> **What to produce**
Your task is to reproduce word for word the lines running from the line containing "fillet(outer_corners, radius=TIP_RADIUS)" to the line containing "obj.parent = empty", inclusive. Nothing else belongs in the answer.

Object modeling scripts
— start —

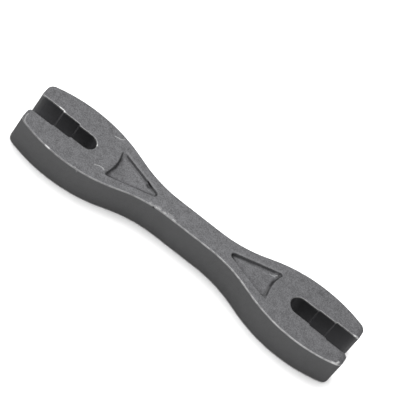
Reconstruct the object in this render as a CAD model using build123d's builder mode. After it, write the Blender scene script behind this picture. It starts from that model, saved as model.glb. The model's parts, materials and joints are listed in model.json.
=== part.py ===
"""Double-ended spoke wrench: one steel forging with a stepped slot in each head.

Millimetres. X runs along the wrench, Y across it and Z up through its thickness.
The origin is under the middle of the wrench, on the face it rests on.
The head at -X holds the three smaller spoke nipples, the head at +X the three larger.
"""

import os
from math import asin, cos, degrees, radians, sin, tan

from build123d import *

# Outline of the forging, seen from above
LENGTH = 101.6
THICKNESS = 8.9
WAIST_WIDTH = 7.2
HEAD_WIDTH = 21.0
HEAD_CENTRE = 36.8  # from the middle of the wrench to the widest place of a head
HEAD_RADIUS = 37.2  # of each long side of a head
WAIST_RADIUS = 31.9  # of the hollow that leads from the waist to a head
FLANK_ANGLE = 23.4  # of the short straight between that hollow and the head
TIP_RADIUS = 2.2  # outer corner of each jaw
MOUTH_RADIUS = 0.9  # inner corner of each jaw
RIM_RADIUS = 0.3  # broken edges of the top and bottom faces

# Slots: the openings across the flats, from the mouth inwards, and the x of the round bottom
SMALL_OPENINGS = (6.6, 6.0, 5.0)
SMALL_BOTTOM = 31.7
LARGE_OPENINGS = (7.0, 6.3, 5.6)
LARGE_BOTTOM = 31.1
STEP_PLACES = (43.7, 38.4)  # the middle of the ramp between one opening and the next
RAMP_LENGTH = 0.4

# Sunk panel between each slot and the waist, on the top and bottom faces
PANEL_TIP = 11.9
PANEL_TIP_RADIUS = 1.1
PANEL_SIDE_ANGLE = 19.2
PANEL_BASE = 25.9  # x of the panel's two corners
PANEL_BASE_BOW = 1.1  # how far the base bows from them towards the waist
PANEL_CORNER_RADIUS = 0.6
PANEL_DEPTH = 0.7
PANEL_DRAFT = 30.0

half_length = LENGTH / 2
half_waist = WAIST_WIDTH / 2
half_head = HEAD_WIDTH / 2


def blank_outline():
    """The forging's whole edge with its heads unslotted, mirrored from one quarter."""
    flank = radians(FLANK_ANGLE)
    head_start_x = HEAD_CENTRE - HEAD_RADIUS * sin(flank)
    head_start_y = half_head - HEAD_RADIUS * (1 - cos(flank))
    flank_rise = head_start_y - half_waist - WAIST_RADIUS * (1 - cos(flank))
    hollow_start_x = head_start_x - flank_rise / tan(flank) - WAIST_RADIUS * sin(flank)
    end_angle = degrees(asin((half_length - HEAD_CENTRE) / HEAD_RADIUS))

    waist_edge = Line((0, half_waist), (hollow_start_x, half_waist))
    hollow = JernArc(waist_edge @ 1, waist_edge % 1, WAIST_RADIUS, FLANK_ANGLE)
    flank_edge = Line(hollow @ 1, (head_start_x, head_start_y))
    head_side = JernArc(flank_edge @ 1, flank_edge % 1, HEAD_RADIUS, -FLANK_ANGLE - end_angle)
    Line(head_side @ 1, (half_length, 0))
    mirror(about=Plane.XZ)
    mirror(about=Plane.YZ)


def slot_plan(openings, bottom):
    """A slot that narrows in two steps to a round bottom, open past the end of the head at +X."""
    mouth, middle, inner = (opening / 2 for opening in openings)
    outer_step, inner_step = STEP_PLACES
    half_ramp = RAMP_LENGTH / 2
    with BuildSketch(mode=Mode.PRIVATE) as slot:
        with BuildLine():
            wall = Polyline(
                (half_length + 1, 0),
                (half_length + 1, mouth),
                (outer_step + half_ramp, mouth),
                (outer_step - half_ramp, middle),
                (inner_step + half_ramp, middle),
                (inner_step - half_ramp, inner),
                (bottom + inner, inner),
            )
            JernArc(wall @ 1, (-1, 0), inner, 90)
            mirror(about=Plane.XZ)
        make_face()
    return slot.sketch


def panel_plan():
    """The rim of the panel of the head at +X: a long triangle, point towards the waist."""
    side = radians(PANEL_SIDE_ANGLE)
    tip_end = (
        PANEL_TIP + PANEL_TIP_RADIUS * (1 - sin(side)),
        PANEL_TIP_RADIUS * cos(side),
    )
    corner = (PANEL_BASE, tip_end[1] + (PANEL_BASE - tip_end[0]) * tan(side))
    with BuildSketch(mode=Mode.PRIVATE) as panel:
        with BuildLine():
            JernArc((PANEL_TIP, 0), (0, 1), PANEL_TIP_RADIUS, PANEL_SIDE_ANGLE - 90)
            Line(tip_end, corner)
            mirror(about=Plane.XZ)
            ThreePointArc(corner, (PANEL_BASE - PANEL_BASE_BOW, 0), (corner[0], -corner[1]))
        make_face()
        fillet(panel.vertices().group_by(Axis.X)[-1], radius=PANEL_CORNER_RADIUS)
    return panel.sketch


def end_vertices(sketch):
    """A sketch's vertices on the end faces of both heads, those nearest the X axis first."""
    ends = sketch.vertices().filter_by(lambda corner: abs(corner.X) > half_length - 0.001)
    return ends.sort_by(lambda corner: abs(corner.Y))


# the space of one sunk panel, mirrored to the other end and then to the bottom face
with BuildPart() as panel_space:
    with BuildSketch(Plane.XY.offset(THICKNESS)):
        add(panel_plan())
    extrude(amount=-PANEL_DEPTH, taper=PANEL_DRAFT)
    mirror(about=Plane.YZ)
    mirror(about=Plane.XY.offset(THICKNESS / 2))

with BuildPart() as wrench_body:
    with BuildSketch() as plan:
        with BuildLine():
            blank_outline()
        make_face()
        outer_corners = end_vertices(plan)[-4:]
        fillet(outer_corners, radius=TIP_RADIUS)
        add(slot_plan(LARGE_OPENINGS, LARGE_BOTTOM), mode=Mode.SUBTRACT)
        add(mirror(slot_plan(SMALL_OPENINGS, SMALL_BOTTOM), about=Plane.YZ), mode=Mode.SUBTRACT)
        mouth_corners = end_vertices(plan)[:4]
        fillet(mouth_corners, radius=MOUTH_RADIUS)
    extrude(amount=THICKNESS)
    fillet(wrench_body.faces().filter_by(Axis.Z).edges(), radius=RIM_RADIUS)
    add(panel_space.part, mode=Mode.SUBTRACT)

os.makedirs("parts", exist_ok=True)
wrench_body.part.label = "wrench_body"
export_step(wrench_body.part, "parts/wrench_body.step")
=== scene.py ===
# %% [markdown]
# # A double-ended spoke wrench
#
# The real wrench is one piece of steel: a short bar, hammered flat between dies, with a stepped slot cut
# into each head. There is nothing to assemble, so everything that makes it look real is in its edge, its
# two sunk panels, its blasted skin and the bright line along its rims, partly wear and partly a painted
# highlight.
#
# The work goes roughly in the order a forge works in: the outline first, then the flat blank, then its
# thickness, rims, panels and marks, and last the finish.

# %% The frame
import json
import math

import bpy
import numpy as np
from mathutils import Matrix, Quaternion, Vector, geometry, kdtree


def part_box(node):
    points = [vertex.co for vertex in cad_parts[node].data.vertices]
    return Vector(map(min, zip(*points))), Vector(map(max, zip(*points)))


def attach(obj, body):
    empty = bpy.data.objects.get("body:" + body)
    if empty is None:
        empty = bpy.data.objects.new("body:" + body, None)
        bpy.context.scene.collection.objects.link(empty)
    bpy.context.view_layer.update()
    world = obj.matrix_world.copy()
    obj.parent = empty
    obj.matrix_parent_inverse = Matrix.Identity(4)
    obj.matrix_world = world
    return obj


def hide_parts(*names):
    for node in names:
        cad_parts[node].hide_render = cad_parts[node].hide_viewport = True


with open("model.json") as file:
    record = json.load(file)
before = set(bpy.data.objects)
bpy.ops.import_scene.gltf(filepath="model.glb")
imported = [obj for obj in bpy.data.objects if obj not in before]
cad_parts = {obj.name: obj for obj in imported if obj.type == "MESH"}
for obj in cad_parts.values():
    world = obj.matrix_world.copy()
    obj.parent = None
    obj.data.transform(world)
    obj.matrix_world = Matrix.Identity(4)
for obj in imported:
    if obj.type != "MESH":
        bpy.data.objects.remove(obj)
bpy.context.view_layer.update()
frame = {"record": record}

MM = 0.001
NODE = "wrench_body"
low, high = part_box(NODE)
HALF_LENGTH = (high.x - low.x) / 2 / MM
HALF_HEAD = (high.y - low.y) / 2 / MM
THICKNESS = (high.z - low.z) / MM
print(f"frame: {2 * HALF_LENGTH:.1f} x {2 * HALF_HEAD:.1f} x {THICKNESS:.1f} mm")

# %% [markdown]
# ## One way to add any node
#
# Both the shape and the finish are made with nodes. Two small classes keep that readable. `Graph` adds a
# node of any type: its settings first, then the values or links of its sockets. `Signal` wraps an output
# socket, so that an expression such as `1 - mask * 0.5` adds its Math nodes by itself.


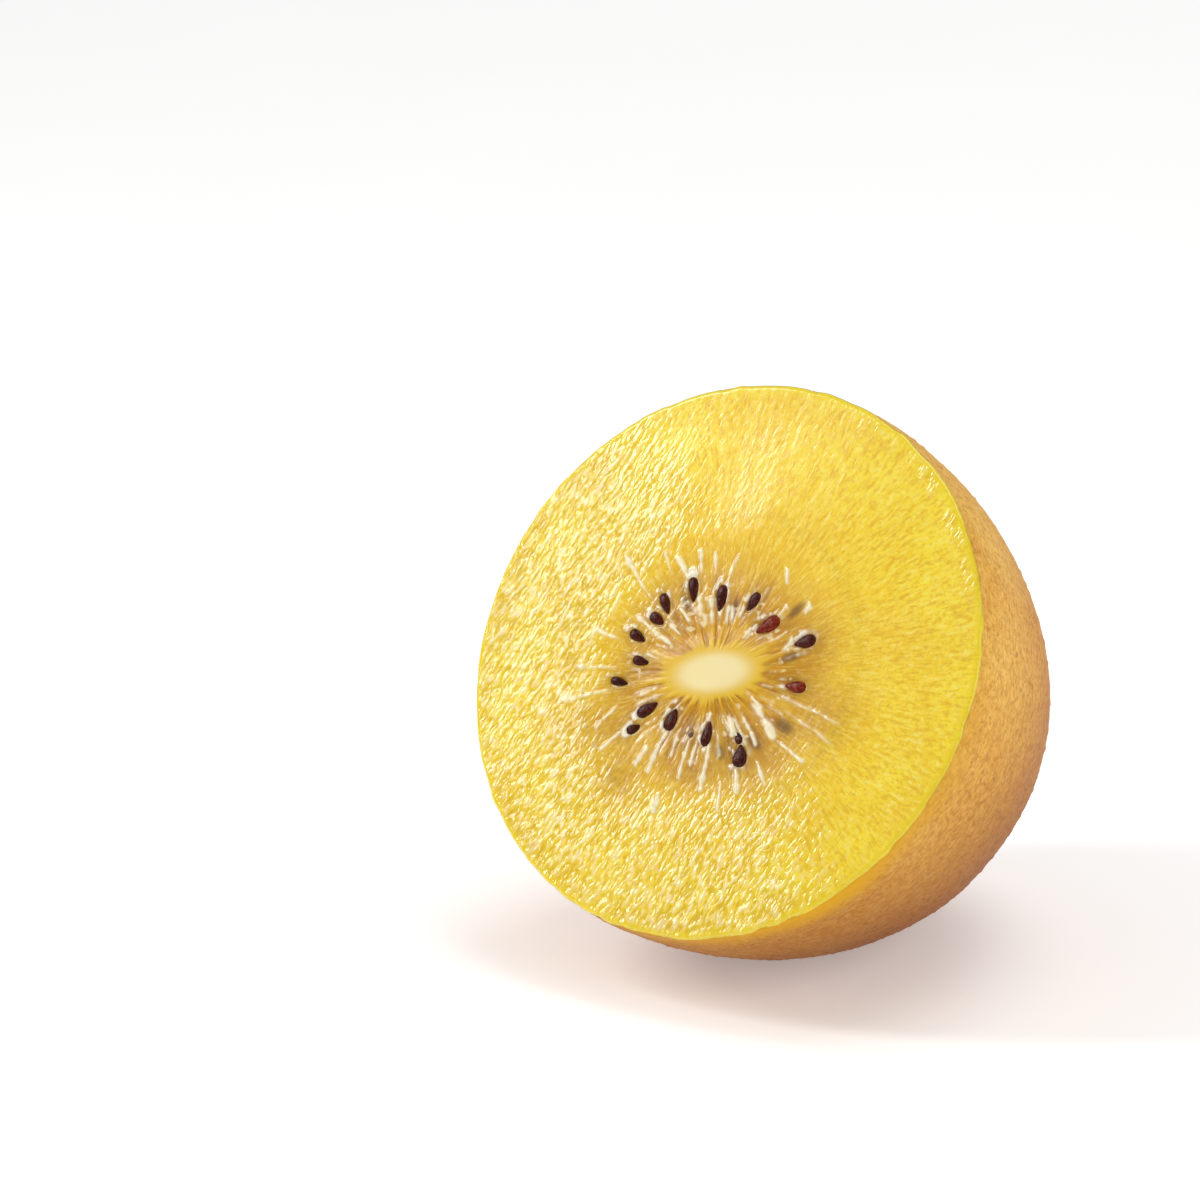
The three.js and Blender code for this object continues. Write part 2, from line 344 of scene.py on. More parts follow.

— end —

> **Finished exercise**
        fillet(outer_corners, radius=TIP_RADIUS)
        add(slot_plan(LARGE_OPENINGS, LARGE_BOTTOM), mode=Mode.SUBTRACT)
        add(mirror(slot_plan(SMALL_OPENINGS, SMALL_BOTTOM), about=Plane.YZ), mode=Mode.SUBTRACT)
        mouth_corners = end_vertices(plan)[:4]
        fillet(mouth_corners, radius=MOUTH_RADIUS)
    extrude(amount=THICKNESS)
    fillet(wrench_body.faces().filter_by(Axis.Z).edges(), radius=RIM_RADIUS)
    add(panel_space.part, mode=Mode.SUBTRACT)

os.makedirs("parts", exist_ok=True)
wrench_body.part.label = "wrench_body"
export_step(wrench_body.part, "parts/wrench_body.step")
=== scene.py ===
# %% [markdown]
# # A double-ended spoke wrench
#
# The real wrench is one piece of steel: a short bar, hammered flat between dies, with a stepped slot cut
# into each head. There is nothing to assemble, so everything that makes it look real is in its edge, its
# two sunk panels, its blasted skin and the bright line along its rims, partly wear and partly a painted
# highlight.
#
# The work goes roughly in the order a forge works in: the outline first, then the flat blank, then its
# thickness, rims, panels and marks, and last the finish.

# %% The frame
import json
import math

import bpy
import numpy as np
from mathutils import Matrix, Quaternion, Vector, geometry, kdtree


def part_box(node):
    points = [vertex.co for vertex in cad_parts[node].data.vertices]
    return Vector(map(min, zip(*points))), Vector(map(max, zip(*points)))


def attach(obj, body):
    empty = bpy.data.objects.get("body:" + body)
    if empty is None:
        empty = bpy.data.objects.new("body:" + body, None)
        bpy.context.scene.collection.objects.link(empty)
    bpy.context.view_layer.update()
    world = obj.matrix_world.copy()
    obj.parent = empty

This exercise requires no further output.